The importance of renewable power, hydrogen, and scrap in these new value chains makes it vital and inevitable for energy, technology, engineering, and recycling players to become active in the transformation of the steel supply chain. That new competition will put pressure on incumbents in the mining and steel industries. Expect some jostling as players try to seize an early advantage in what will be a $1 trillion-plus transition over the next 30 years.

The large number of newcomers and the dramatically increased need to cooperate across industries to reduce carbon footprints will lead to a reevaluation of production locations and new contractual arrangements. It will also encourage the formation of new partnerships and symbiotic ecosystems to share the cost of the transition and develop new markets. One example is a memorandum of understanding signed between Rio Tinto and NipponSteel to jointly explore and develop low-carbon steel value chains. But many others exist.

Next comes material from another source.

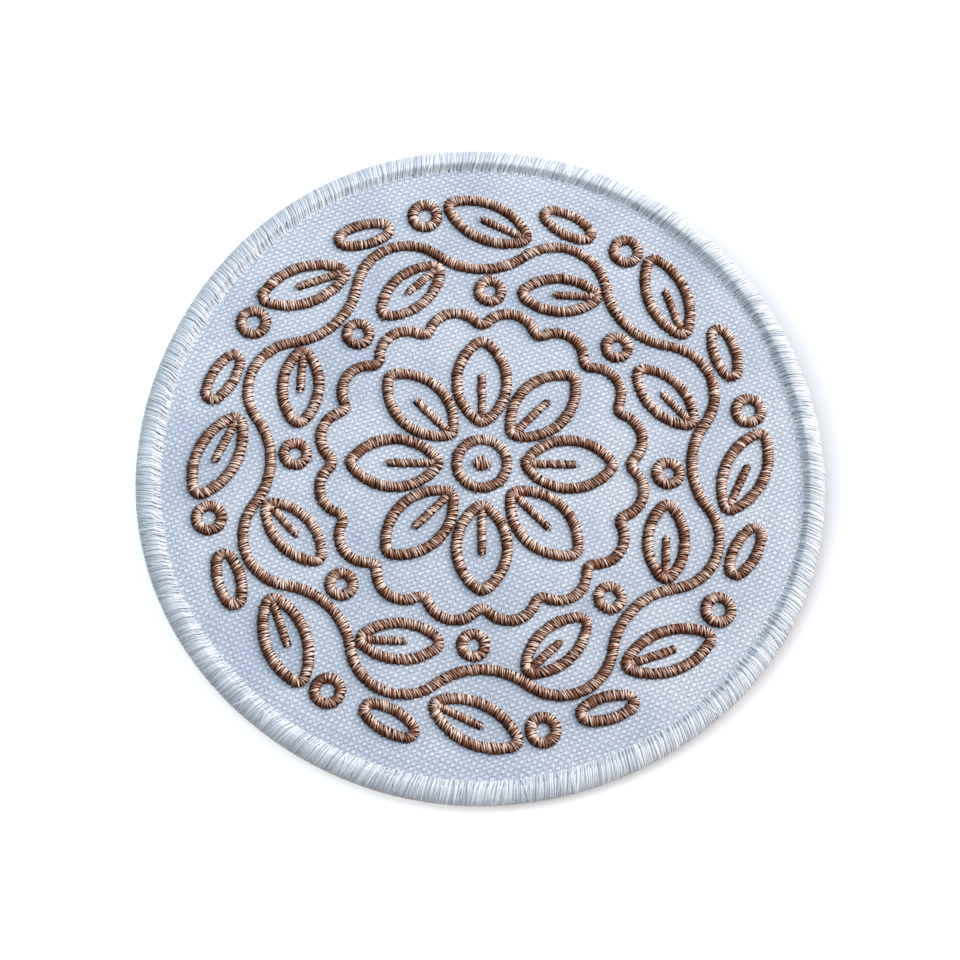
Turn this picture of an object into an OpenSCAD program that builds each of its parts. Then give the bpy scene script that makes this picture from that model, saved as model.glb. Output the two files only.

The eventual greening of steel is inevitable, and the metallurgical coal business looks to be one of the biggest losers, with other technologies and commodities, such as renewable electricity and hydrogen, clear winners. Which will come out on top among regions and corporate players remains far less apparent. But given the amount of investment required and the length of time needed to bring products to market, the advantage will go to those willing to move quickly and take calculated and shared risk through partnerships to help create new industrial ecosystems and position themselves along the steel industry's value chains.